Let me make sure I understand: the Bayes database is the primary form of
customization done by default, although the underlying pre-trained
neural net is the primary method for weighting scores? If you just run
spamassassin with the default settings, is it not using the neural net
to weight the various test scores? Or is the neural net itself its own
separate test?


Thank you for the information,
Gabriel

Re: location of neural net file

Posted by Matt Kettler <mk...@evi-inc.com>.
Gabriel M. Wachman wrote:
> It says in the SpamAssassin FAQ that version 3.x uses a neural network
> to learn scores of messages. Where is the state of this neural network
> saved? In other words, how does SpamAssassin keep track of the neural
> network from one invocation to another?

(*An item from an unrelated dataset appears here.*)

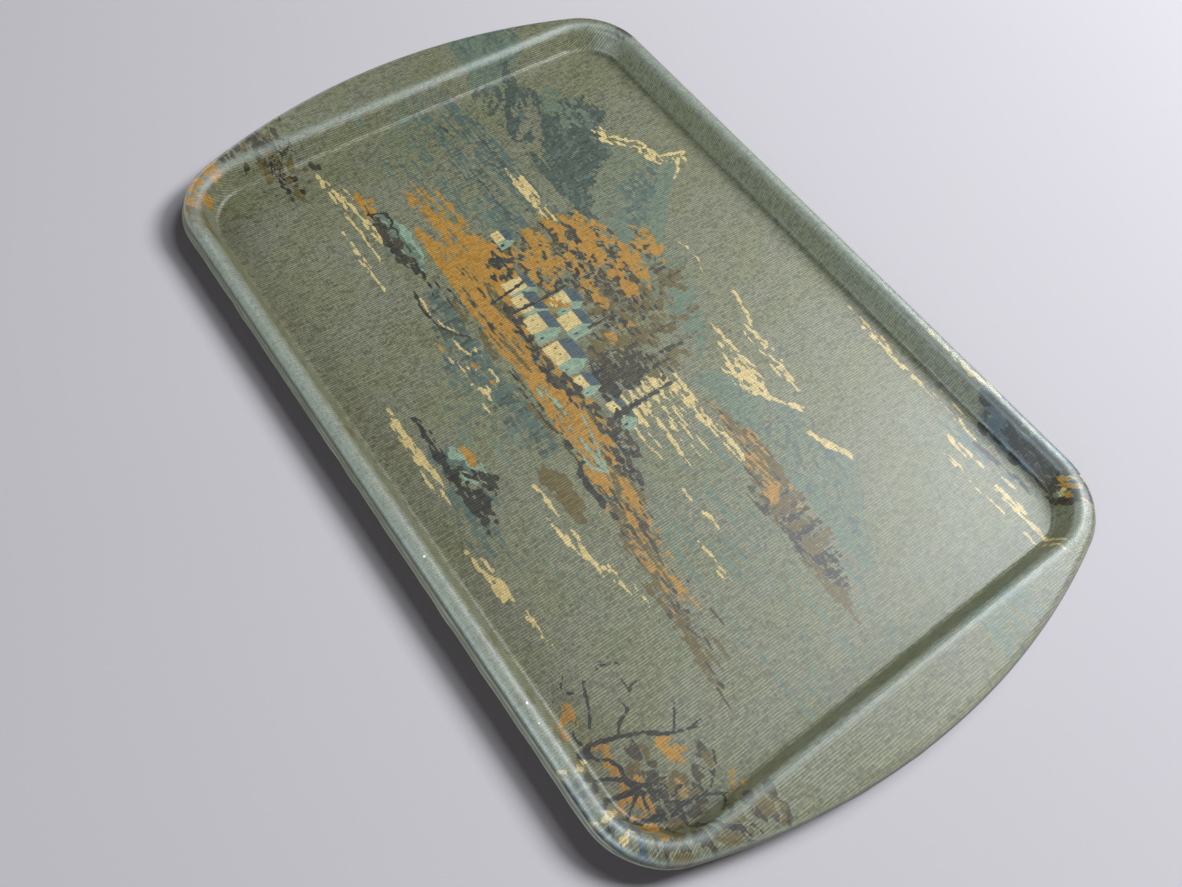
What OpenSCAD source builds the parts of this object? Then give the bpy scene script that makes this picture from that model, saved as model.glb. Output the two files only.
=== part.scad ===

It doesn't keep a separate neural network for each site. Period.

The perceptron (form of neural net used  in SA 3.0.0 and higher) is used by the
developers to generate the scores prior to release. 99.9% of end-users do not
ever use the perceptron.

If for some reason you want to re-generate your own scoreset, you can do so
using the tools located in the /masses subdirectory of the tarball. However,
this will require a considerably large corpus of spam and nonspam to work
against. I don't recommend it unless your sites email is extremely unusual.

Most users stick to just doing a bayes database. This generally offers all the
custom per-site training most places need. By default the bayes database lives
in the home directory of the user invoking SA,(~/.spamassassin/bayes_*) but it
can be configured to a single site-wide file, or a SQL server.